Ein (zumindest aus heutiger Sicht) weniger gravierendes moralisches Problem, das Montaignes Leser im 19. Jahrhundert beschäftigte, war seine Aufgeschlossenheit gegenüber Sex. Diese Erkenntnis war zwar nicht vollkommen neu, wurde aber jetzt zentral für die Frage nach seiner Autorität als Schriftsteller. Schon in der Vergangenheit hatte seine Verwendung von Wörtern wie Arsch, Spalte und Rute gelegentlich Anstoß erregt. Lord Halifax, dem eine englische Übersetzung des 17. Jahrhunderts gewidmet ist, sagte: «Ich kann das nicht aushalten. Nachdem er über das beispielhafte Leben eines heiligen Mannes gesprochen hat, redet er vom Hörner-Aufsetzen und von Geschlechtsteilen und anderen derartigen Dingen […]. Ich wünschte, er hätte all das beiseitegelassen, damit die Damen nicht erröten müssen, wenn seine Essais in ihrer Bibliothek entdeckt werden.» Der letzte Satz wirkt ironisch, da Montaigne gewitzelt hatte, die gewagten Passagen seines letzten Buchs würden dazu führen, dass es aus den Bibliotheken verbannt und in die Boudoirs der Damen Eingang finden würde, wo er sich viel lieber sähe.
Eine Lösung des Problems errötender Damen waren zensierte Ausgaben, im 19. Jahrhundert eine gängige Praxis. Gekürzte Ausgaben der Essais gab es zwar schon seit langem, aber ihr Ziel war es gewesen, den Stoff so anzuordnen, dass die Perlen der Weisheit leichter zu finden waren. Jetzt dagegen sah man sich um des guten Geschmacks und der Moral willen zu Eingriffen genötigt.

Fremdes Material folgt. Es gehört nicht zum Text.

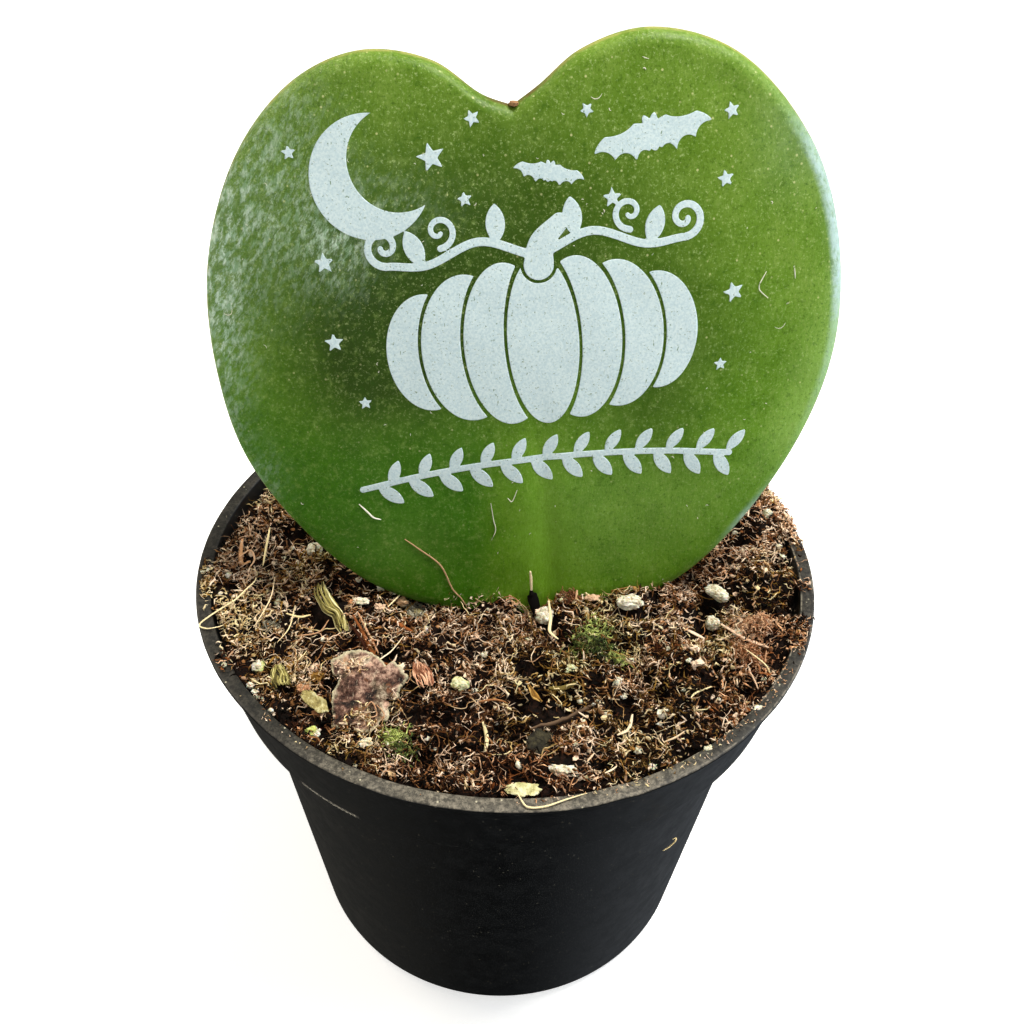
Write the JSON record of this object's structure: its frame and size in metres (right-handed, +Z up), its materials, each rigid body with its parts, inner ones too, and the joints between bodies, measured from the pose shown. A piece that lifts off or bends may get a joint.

Eine solche bereinigte Ausgabe der Essais für ein weibliches Publikum erschien im Jahr 1800 in England, die Herausgeberin nannte sich Honoria. Ihren Essays, Selected from Montaigne with a Sketch of the Life of the Author legte sie Charles Cottons damals gängige englische Übersetzung zugrunde und kürzte sie, um einen von allem Verstörenden und Irritierenden befreiten Montaigne für das bevorstehende 19. Jahrhundert zu schaffen.
«Wenn diese Essays durch die Trennung des reinen Erzes von allen Schlacken für die Lektüre meines eigenen Geschlechts geeignet sein werden», schrieb Honoria, «so werde ich mich reich belohnt fühlen.» Dass sie dafür die «groben und geschmacklosen Anspielungen» selbst genau studieren musste, bleibt unerwähnt. Sie hilft Montaigne auch mit grundlegenden Schreibtechniken auf die Sprünge. «Auch ist er bei seinen Themen oft so zusammenhangslos und in seinen Ansichten so sprunghaft, dass nicht immer ersichtlich ist, was er meint.» Honoria verhilft ihm zu größerer Klarheit und fügt Fußnoten ein, weist ihn zurecht (etwa weil er die Massaker der Bartholomäusnacht unerwähnt lässt) und warnt die Leserinnen davor, die gefährlicheren seiner Ideen zu Hause auszuprobieren. Besonders Kinder sanft durch Musik zu wecken sei «eine exzentrische Art und Weise der Erziehung», die «hier keinesfalls als Methode empfohlen wird».